- _EXERCISE DESCRIPTION_: Among the lines of data below, reproduce only those from the one with "if empty is" through the one with "nodes[node].hide_render = nodes[node].hide_viewport", exactly as they stand, both ends included.

>> start DATASET RECORDS

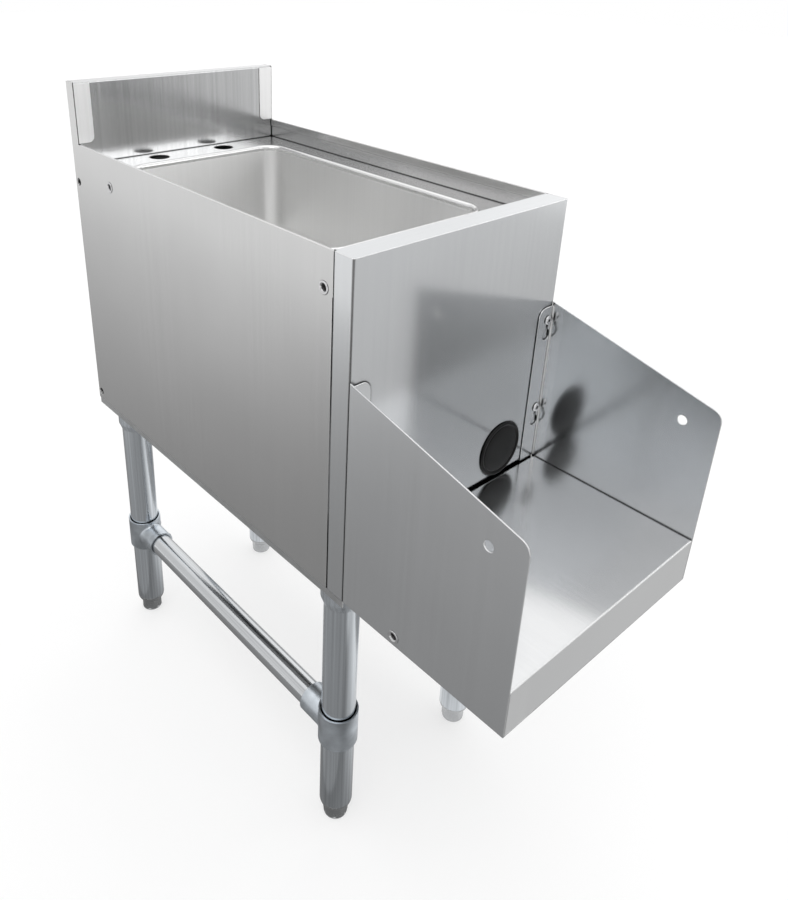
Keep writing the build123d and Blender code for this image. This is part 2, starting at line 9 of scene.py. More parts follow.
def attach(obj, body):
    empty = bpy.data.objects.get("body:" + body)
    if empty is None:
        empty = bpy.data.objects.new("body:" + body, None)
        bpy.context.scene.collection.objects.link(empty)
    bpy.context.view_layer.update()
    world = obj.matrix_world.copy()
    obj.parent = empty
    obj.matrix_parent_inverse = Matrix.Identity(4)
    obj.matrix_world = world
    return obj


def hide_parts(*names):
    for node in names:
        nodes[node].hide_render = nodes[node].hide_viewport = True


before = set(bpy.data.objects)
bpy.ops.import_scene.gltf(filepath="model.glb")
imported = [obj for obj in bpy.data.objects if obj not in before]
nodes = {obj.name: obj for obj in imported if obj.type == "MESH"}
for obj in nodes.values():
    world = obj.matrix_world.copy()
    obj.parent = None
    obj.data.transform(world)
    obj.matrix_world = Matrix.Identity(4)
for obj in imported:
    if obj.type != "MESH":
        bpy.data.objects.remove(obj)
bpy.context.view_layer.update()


# Photograph's view: camera left of the front and above the rim, fitted to the corners of the station.
# The frame is a crop of a larger picture, so the lens is shifted a little. The shift is kept somewhat
# smaller than the best fit, which costs a match of about 2 pixels and keeps other views better centred.
photo_width, photo_height = 788, 900
focal_pixels = 824.3
centre_x, centre_y = 342.2, 319.0
camera_place = (-0.5892, -0.6435, 1.0118)
azimuth, elevation, roll = (math.radians(a) for a in (-41.749, 24.364, 1.578))
back = Vector((
    math.sin(azimuth) * math.cos(elevation),
    -math.cos(azimuth) * math.cos(elevation),
    math.sin(elevation),
))
level = Vector((0, 0, 1)).cross(back).normalized()
upright = back.cross(level)
right = math.cos(roll) * level + math.sin(roll) * upright
up = math.cos(roll) * upright - math.sin(roll) * level
camera_data = bpy.data.cameras.new("photo_camera")
camera_data.sensor_fit = "HORIZONTAL"
camera_data.sensor_width = 36.0
camera_data.lens = camera_data.sensor_width * focal_pixels / photo_width
camera_data.shift_x = (photo_width / 2 - centre_x) / photo_width
camera_data.shift_y = (centre_y - photo_height / 2) / photo_width
camera = bpy.data.objects.new("photo_camera", camera_data)
turn = Matrix((right, up, back)).transposed().to_4x4()
camera.matrix_world = Matrix.Translation(camera_place) @ turn
bpy.context.scene.collection.objects.link(camera)
bpy.context.scene.camera = camera
bpy.context.scene.view_settings.view_transform = "Standard"


# Studio: a white floor inside a white tent, with soft boxes overhead and round the sides.
# Camera and reflections see the floor a little paler than it is lit, so its shadow stays soft.
def wire(tree, kind, settings=None, **inputs):
    """Adds a shader node. An input is a value, or the output socket that feeds it.

    An input is named as on the node, with _ for each space, or by its number: i0, i1 and so on.
    """
    made = tree.nodes.new("ShaderNode" + kind)
    for key, value in (settings or {}).items():
        setattr(made, key, value)
    for key, value in inputs.items():
        by_number = key[0] == "i" and key[1:].isdigit()
        socket = made.inputs[int(key[1:]) if by_number else key.replace("_", " ")]
        if isinstance(value, bpy.types.NodeSocket):
            tree.links.new(value, socket)
        else:
            socket.default_value = value
    return made


def add_mesh(name, points, faces, material):
    """Adds a mesh object made of the given points and faces."""
    mesh = bpy.data.meshes.new(name)
    mesh.from_pydata([tuple(p) for p in points], [], faces)
    mesh.materials.append(material)
    made = bpy.data.objects.new(name, mesh)
    bpy.context.scene.collection.objects.link(made)
    return made


floor_reach, floor_tone, paper_share = 12.0, 0.94, 0.6
floor_paint = bpy.data.materials.new("floor_paint")
floor_paint.use_nodes = True
tree = floor_paint.node_tree
tree.nodes.clear()
lit = wire(tree, "BsdfDiffuse", Color=(floor_tone, floor_tone, floor_tone, 1))
paper = wire(tree, "Emission", Color=(1, 1, 1, 1), Strength=1.0)
path = wire(tree, "LightPath")
seen = wire(tree, "Math", {"operation": "MAXIMUM"},
            i0=path.outputs["Is Camera Ray"], i1=path.outputs["Is Glossy Ray"])
share = wire(tree, "Math", {"operation": "MULTIPLY"}, i0=seen.outputs[0], i1=paper_share)
mixed = wire(tree, "MixShader", i0=share.outputs[0], i1=lit.outputs[0], i2=paper.outputs[0])
wire(tree, "OutputMaterial", Surface=mixed.outputs[0])
floor_corners = [(x * floor_reach, y * floor_reach, 0) for x, y in ((-1, -1), (1, -1), (1, 1), (-1, 1))]
add_mesh("studio_floor", floor_corners, [(0, 1, 2, 3)], floor_paint)

tent = bpy.data.worlds.new("white_tent")
bpy.context.scene.world = tent
tent.use_nodes = True
tree = tent.node_tree
tent_place = wire(tree, "TexCoord")

# each soft box: its direction, its strength, and the angles in degrees where it starts to fade and ends
soft_boxes = (
    ((0, 0.1, 1), 0.7, 10, 50),
    ((0.62, 0.60, 0.35), 0.35, 10, 35),
    ((0.95, 0.25, 0.60), 0.2, 10, 28),
    ((0.45, -0.89, 0.25), 1.3, 6, 20),
    ((-0.48, -0.28, 0.83), 1.1, 8, 24),
    ((0.81, -0.39, 0.44), 0.8, 8, 24),
)
tent_level = 0.8
light = tent_level
for direction, strength, inner, outer in soft_boxes:
    towards = wire(tree, "VectorMath", {"operation": "DOT_PRODUCT"},
                   i0=tent_place.outputs["Generated"], i1=Vector(direction).normalized())
    patch = wire(tree, "MapRange", {"interpolation_type": "SMOOTHSTEP"}, Value=towards.outputs["Value"],
                 From_Min=math.cos(math.radians(outer)), From_Max=math.cos(math.radians(inner)),
                 To_Max=strength)
    light = wire(tree, "Math", i0=light, i1=patch.outputs[0]).outputs[0]
path = wire(tree, "LightPath")
tent_light = wire(tree, "Mix", Factor=path.outputs["Is Camera Ray"], A=light, B=1.0)
tree.links.new(tent_light.outputs[0], tree.nodes["Background"].inputs["Strength"])
tree.nodes["Background"].inputs["Color"].default_value = (1, 1, 1, 1)


# Grey cards: the flags that stand round bright metal, so that its flat faces show a tone.
# Only reflections see them, and each blends from one grey to another.
def grey_card(name, corners, tones, turn_from=0.0, turn_to=1.0):
    """A card that blends between four tones: two at the ends of its first edge, two at those of its third.

    Along the first edge, the blend runs only between the two given shares of its length.
    """
    paint = bpy.data.materials.new(name)
    paint.use_nodes = True
    tree = paint.node_tree
    tree.nodes.clear()
    origin, edge_end, far_end = Vector(corners[0]), Vector(corners[1]), Vector(corners[3])
    place = wire(tree, "TexCoord").outputs["Object"]
    offset = wire(tree, "VectorMath", {"operation": "SUBTRACT"}, i0=place, i1=origin).outputs[0]

    def share_of(side, low, high):
        """A smooth 0 to 1 along one side of the card."""
        share = wire(tree, "VectorMath", {"operation": "DOT_PRODUCT"},
                     i0=offset, i1=side / side.length_squared).outputs["Value"]
        smooth = {"interpolation_type": "SMOOTHSTEP"}
        return wire(tree, "MapRange", smooth, Value=share, From_Min=low, From_Max=high).outputs[0]

    along = share_of(edge_end - origin, turn_from, turn_to)
    across = share_of(far_end - origin, 0.0, 1.0)
    first = wire(tree, "Mix", Factor=along, A=tones[0], B=tones[1])
    third = wire(tree, "Mix", Factor=along, A=tones[3], B=tones[2])
    tone = wire(tree, "Mix", Factor=across, A=first.outputs[0], B=third.outputs[0])
    shine = wire(tree, "Emission", Strength=tone.outputs[0])
    wire(tree, "OutputMaterial", Surface=shine.outputs[0])
    card = add_mesh(name, corners, [(0, 1, 2, 3)], paint)
    card.visible_camera = False
    card.visible_diffuse = False
    card.visible_shadow = False


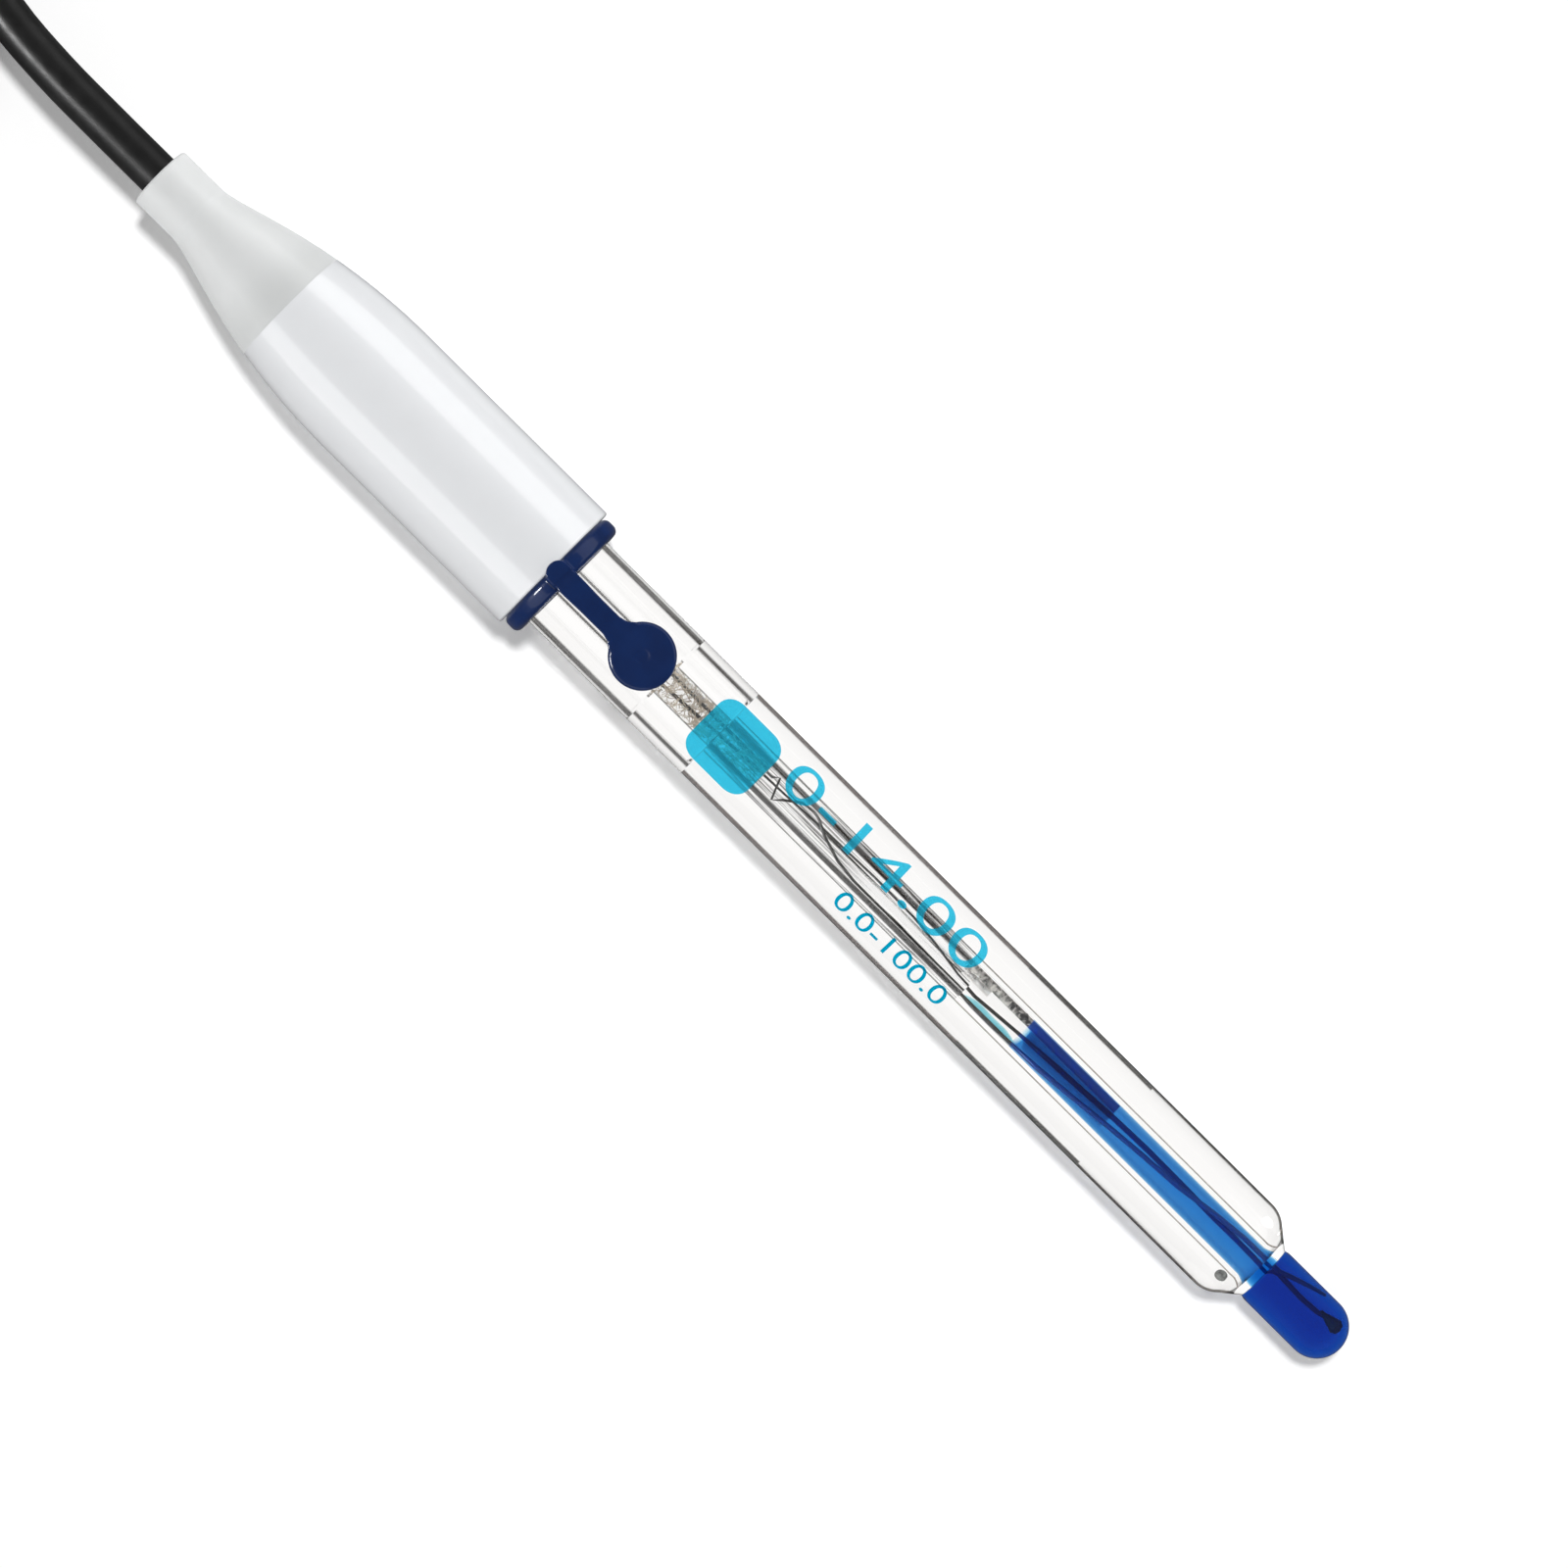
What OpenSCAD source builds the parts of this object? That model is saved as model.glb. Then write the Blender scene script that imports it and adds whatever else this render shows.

>> end DATASET RECORDS

- _SOLUTION_:
    if empty is None:
        empty = bpy.data.objects.new("body:" + body, None)
        bpy.context.scene.collection.objects.link(empty)
    bpy.context.view_layer.update()
    world = obj.matrix_world.copy()
    obj.parent = empty
    obj.matrix_parent_inverse = Matrix.Identity(4)
    obj.matrix_world = world
    return obj


def hide_parts(*names):
    for node in names:
        nodes[node].hide_render = nodes[node].hide_viewport = True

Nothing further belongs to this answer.